Data provided:
---------------

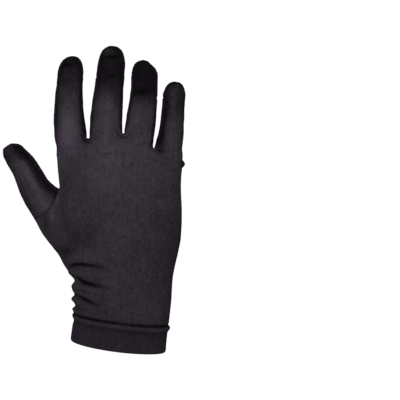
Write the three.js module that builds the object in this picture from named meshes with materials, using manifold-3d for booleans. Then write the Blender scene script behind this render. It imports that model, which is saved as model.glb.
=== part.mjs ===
// A thin knitted glove liner for a right hand, in the rounded form that it has when worn.
// X runs from the thumb to the little finger, Y from the back of the hand to the palm, Z from the wrist
// opening to the fingertips. The origin is the centre of the wrist opening.

import * as THREE from 'three';
import { mergeVertices } from 'three/addons/utils/BufferGeometryUtils.js';
import Module from 'manifold-3d';

const wasm = await Module();
wasm.setup();

// Sizes in millimetres
const clothWall = 1.0;
const hemWall = 2.0;
const seamGap = 0.3;

const cuffWidth = 75;
const cuffDepth = 50;
const cuffHeight = 21;
const cuffTilt = THREE.MathUtils.degToRad(7.5);
const cuffLean = THREE.MathUtils.degToRad(4);

const palmWidth = 97;
const palmDepth = 32;
const palmHeight = 142;

const fingerRoot = 16;
const fingerDepthShare = 0.84;
const fingerCurl = 11;

const thumbBase = 27;
const thumbReach = 85;
const thumbRise = 110;
const thumbForward = 15;
const thumbWidth = 20.4;
const thumbDepth = 19.4;
const thumbSideSeam = 6;

const webRadius = 8.5;
const fourchetteWidth = 11;

const handSegments = 36;
const fingerSegments = 16;
const webSegments = 16;

// The palm's sections, from the cuff seam up. up is a share of palmHeight. palm blends the widths and
// depths from the cuff's (0) to the palm's (1), and the last four columns are shares of that blend.
const palmRows = [
  { up: 0.0, palm: 0.0, left: 0.472, right: 0.524, back: 0.49, front: 0.49 },
  { up: 0.085, palm: 0.0, left: 0.487, right: 0.545, back: 0.475, front: 0.49 },
  { up: 0.17, palm: 0.2, left: 0.466, right: 0.526, back: 0.49, front: 0.525 },
  { up: 0.254, palm: 0.4, left: 0.468, right: 0.506, back: 0.5, front: 0.55 },
  { up: 0.345, palm: 0.7, left: 0.45, right: 0.502, back: 0.53, front: 0.59 },
  { up: 0.45, palm: 1.0, left: 0.433, right: 0.502, back: 0.563, front: 0.625 },
  { up: 0.585, palm: 1.0, left: 0.457, right: 0.509, back: 0.53, front: 0.545 },
  { up: 0.711, palm: 1.0, left: 0.47, right: 0.501, back: 0.5, front: 0.485 },
  { up: 0.782, palm: 1.0, left: 0.472, right: 0.5, back: 0.47, front: 0.445 },
  { up: 0.845, palm: 1.0, left: 0.479, right: 0.513, back: 0.425, front: 0.4 },
  { up: 0.9, palm: 1.0, left: 0.486, right: 0.511, back: 0.365, front: 0.345 },
  { up: 0.93, palm: 1.0, left: 0.484, right: 0.502, back: 0.315, front: 0.3 },
];

// Heights of the palm's rings, as shares of palmHeight: close together in the gathers of the wrist.
const palmRings = [
  0.0, 0.028, 0.055, 0.084, 0.112, 0.15, 0.19, 0.23, 0.272, 0.31, 0.37, 0.45, 0.54, 0.64, 0.74, 0.83,
  0.89, 0.93,
];

// How far the hand's middle plane lies towards the palm: up is a share of palmHeight above the cuff
// seam, forward a share of fingerCurl.
const middleRows = [
  { up: -0.2, forward: 0.0 },
  { up: 0.3, forward: -0.02 },
  { up: 0.9, forward: -0.14 },
  { up: 1.1, forward: -0.02 },
  { up: 1.3, forward: 0.38 },
  { up: 1.5, forward: 1.0 },
  { up: 1.7, forward: 1.9 },
];

// Gathers that run round the wrist from the thumb side: edge is the height of the groove at the thumb
// side and half the groove's breadth is half, as shares of palmHeight. deep is a share of cuffDepth,
// reach, along the back, a share of cuffWidth, and fall is how steeply the groove drops.
const gatherRows = [
  { edge: 0.272, half: 0.02, deep: 0.026, reach: 0.48, fall: 0.05 },
  { edge: 0.19, half: 0.018, deep: 0.05, reach: 0.36, fall: 0.16 },
  { edge: 0.112, half: 0.018, deep: 0.046, reach: 0.28, fall: 0.22 },
  { edge: 0.055, half: 0.015, deep: 0.04, reach: 0.14, fall: 0.1 },
  { edge: 0.0, half: 0.015, deep: 0.03, reach: 0.2, fall: 0.0 },
];

// root, lean and width are shares of palmWidth, crotch and length shares of palmHeight. bow, a share of
// the finger's width, bends it sideways at half its length.
const fingers = [
  { name: 'index', root: -0.37, lean: 0.002, crotch: 0.99, length: 0.4542, width: 0.2206, bow: -0.13 },
  { name: 'middle', root: -0.1, lean: 0.055, crotch: 1.005, length: 0.5, width: 0.2309, bow: -0.02 },
  { name: 'ring', root: 0.16, lean: 0.042, crotch: 0.985, length: 0.4402, width: 0.2196, bow: 0.09 },
  { name: 'little', root: 0.398, lean: 0.06, crotch: 0.945, length: 0.3592, width: 0.1876, bow: 0.05 },
];

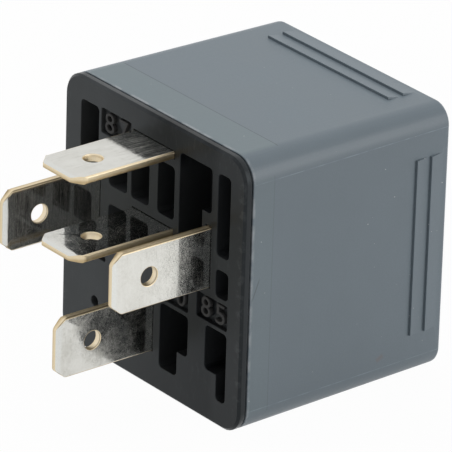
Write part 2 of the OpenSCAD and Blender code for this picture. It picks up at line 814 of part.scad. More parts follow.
module yoke() {
    color("#8d9195") difference() {
        union() {
            // bent strip: a foot across the coil's end and a back beside the coil
            along_x(yoke_w) translate([yoke_y0, yoke_z0])
                bent_strip(hinge_y - yoke_y0, yoke_foot_z1 - yoke_z0, yoke_t, yoke_bend_r);
            // round edge that the armature rocks on
            translate([0, hinge_y, hinge_z]) rotate([0, 90, 0])
                cylinder(r = hinge_r, h = yoke_w, center = true);
        }
        // hole for the core's tail
        translate([0, yoke_y0 - over, coil_z]) rotate([-90, 0, 0])
            cylinder(d = core_tail_d + 2 * hole_clear, h = yoke_t + 2 * over);
        // holes for the rivets of the spring and of terminal 30
        for (sx = [-1, 1])
            translate([sx * rivet_x, spring_rivet_y, yoke_z0 - over])
                cylinder(d = rivet_d + 2 * hole_clear, h = yoke_t + 2 * over);
        translate([t30_rivet_x, yoke_y0 - over, t30_rivet_z]) rotate([-90, 0, 0])
            cylinder(d = rivet_d + 2 * hole_clear, h = yoke_t + 2 * over);
    }
}

module yoke_rivets() {
    color("#8f9296") for (sx = [-1, 1])
        translate([sx * rivet_x, spring_rivet_y, yoke_z0 - spring_t]) rotate([90, 0, 0])
            headed_pin(rivet_d, rivet_head_d, rivet_head_h, yoke_t + spring_t);
}

module terminal_30_rivet() {
    color("#8f9296") translate([t30_rivet_x, base_d, t30_rivet_z])
        rotate([-90, 0, 0]) cylinder(d = rivet_d, h = blade_t + yoke_t);
}

module core() {
    color("#85898d") {
        // shank, pole face and the tail that is riveted over
        translate([0, yoke_y1, coil_z]) rotate([-90, 0, 0]) cylinder(d = core_d, h = pole_y - yoke_y1);
        translate([0, bobbin_y1, coil_z]) rotate([-90, 0, 0]) cylinder(d = pole_d, h = pole_t);
        translate([0, yoke_y0, coil_z]) rotate([-90, 0, 0]) cylinder(d = core_tail_d, h = yoke_t);
        translate([0, yoke_y0 - tail_flare, coil_z]) rotate([-90, 0, 0])
            cylinder(d1 = core_tail_d, d2 = core_tail_d + 2 * tail_flare, h = tail_flare);
    }
}

// ---- Coil ----

module bobbin() {
    color("#d8d3c4") difference() {
        union() {
            for (y = [yoke_y1, winding_y1])
                translate([0, 0, coil_z]) along_y(y, y + bobbin_flange_t)
                    round_rect(bobbin_w, bobbin_w, bobbin_corner_r);
            translate([0, yoke_y1, coil_z]) rotate([-90, 0, 0])
                cylinder(r = bobbin_tube_r, h = bobbin_y1 - yoke_y1);
        }
        translate([0, yoke_y1 - over, coil_z]) rotate([-90, 0, 0])
            cylinder(r = bobbin_bore_r, h = bobbin_y1 - yoke_y1 + 2 * over);
    }
}

// The winding fills the bobbin, and its outer layer shows turn by turn
module coil_winding() {
    length = winding_y1 - winding_y0;
    turns = floor(length / turn_pitch);
    step = length / turns;
    outer = winding_d / 2;
    color("#a5562e") translate([0, winding_y0, coil_z]) rotate([-90, 0, 0]) rotate_extrude()
        polygon(concat(
            [[bobbin_tube_r, 0], [outer - step / 3, 0]],
            [for (i = [0 : turns - 1], k = [0, 1])
                k == 0 ? [outer, (i + 0.5) * step] : [outer - step / 3, (i + 1) * step]],
            [[bobbin_tube_r, length]]));
}

// A lead: out of the winding, up beside it, across to its post, then close turns round the post
module coil_lead(side) {
    wire_pitch = lead_d * 0.94;
    wrap_r = norm([post_w, blade_t]) / 2 + lead_d / 2 + 0.02;
    bend = 2 * lead_d;
    x0 = winding_d / 2 + lead_d / 2 + 0.02;
    y = wrap_y0 + wire_pitch / 2;
    color("#a5562e") mirror([side < 0 ? 1 : 0, 0, 0]) {
        translate([x0, y, coil_z]) cylinder(d = lead_d, h = post_z - bend - coil_z);
        translate([x0 + bend, y, post_z - bend]) rotate([90, 0, 0])
            rotate_extrude(angle = 90, start = 90) translate([bend, 0]) circle(d = lead_d);
        translate([x0 + bend, y, post_z]) rotate([0, 90, 0])
            cylinder(d = lead_d, h = coil_t_x - wrap_r - x0 - bend);
        translate([coil_t_x, wrap_y0, post_z]) rotate([-90, 0, 0]) rotate_extrude()
            for (i = [0 : lead_wraps - 1])
                translate([wrap_r, i * wire_pitch]) circle(d = lead_d, $fn = wire_fn);
    }
}

module coil_lead_85() { coil_lead(1); }
module coil_lead_86() { coil_lead(-1); }

base();
cover();
terminal_30();
terminal_85();
terminal_86();
terminal_87();
terminal_87a();
fixed_contact_87();
fixed_contact_87a();
moving_contact();
contact_spring();
armature();
armature_rivets();
yoke();
yoke_rivets();
terminal_30_rivet();
core();
bobbin();
coil_winding();
coil_lead_85();
coil_lead_86();
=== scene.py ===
import json
import math

import bmesh
import bpy
from bpy.props import FloatProperty, FloatVectorProperty, IntProperty, PointerProperty
from mathutils import Matrix, Vector


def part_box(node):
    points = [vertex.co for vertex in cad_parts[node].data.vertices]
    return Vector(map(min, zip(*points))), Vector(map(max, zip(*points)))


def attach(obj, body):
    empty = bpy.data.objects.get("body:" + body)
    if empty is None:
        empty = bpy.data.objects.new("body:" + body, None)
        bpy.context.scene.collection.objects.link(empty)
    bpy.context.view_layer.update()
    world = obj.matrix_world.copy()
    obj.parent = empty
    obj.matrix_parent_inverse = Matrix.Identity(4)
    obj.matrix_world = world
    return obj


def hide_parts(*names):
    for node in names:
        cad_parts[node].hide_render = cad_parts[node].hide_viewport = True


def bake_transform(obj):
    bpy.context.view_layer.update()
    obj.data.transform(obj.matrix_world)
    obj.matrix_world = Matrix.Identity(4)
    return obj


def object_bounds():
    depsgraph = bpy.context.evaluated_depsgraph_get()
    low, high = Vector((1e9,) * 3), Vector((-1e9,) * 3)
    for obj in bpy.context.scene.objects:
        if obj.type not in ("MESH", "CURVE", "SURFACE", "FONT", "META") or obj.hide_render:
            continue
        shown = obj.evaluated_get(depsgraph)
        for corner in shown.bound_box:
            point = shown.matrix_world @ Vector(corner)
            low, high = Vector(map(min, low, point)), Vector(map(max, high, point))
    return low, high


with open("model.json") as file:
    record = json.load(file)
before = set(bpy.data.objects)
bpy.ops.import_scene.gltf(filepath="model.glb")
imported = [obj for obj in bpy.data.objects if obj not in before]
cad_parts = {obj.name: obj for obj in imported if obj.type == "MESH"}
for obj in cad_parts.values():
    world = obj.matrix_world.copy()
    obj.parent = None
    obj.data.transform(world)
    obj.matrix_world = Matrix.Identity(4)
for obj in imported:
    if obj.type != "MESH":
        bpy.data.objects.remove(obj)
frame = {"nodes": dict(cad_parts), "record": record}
cad_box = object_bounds()

bl_info = {
    "name": "Plug-in changeover relay",
    "version": (1, 0, 0),
    "blender": (4, 5, 0),
    "location": "View3D > Sidebar > Relay",
    "description": "Dresses a mini relay: drafted cover, ribbed base, tinned blades and the magnet inside",
    "category": "Object",
}

MM = 0.001
HOUSING = "housing"

# The terminal face, the cover's mouth and the lowest side, which the relay lies on
FACE_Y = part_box("base")[0].y
MOUTH_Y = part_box("cover")[0].y
REST_Z = cad_box[0].z

# Points of a mesh that lie closer than this are one point
WELD = 0.0005 * MM
# Edges sharper than this stay crisp
CRISP = math.radians(35)
# A normal's share along an axis above which the surface counts as flat on that side
FLAT_SIDE = 0.98
# Width of the camera's sensor, in millimetres
SENSOR_WIDTH = 36.0


# ---- Sizes and colours ----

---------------

What to work on:
Report how many lines of the preceding records include "type". Output the number only.

The reply:
3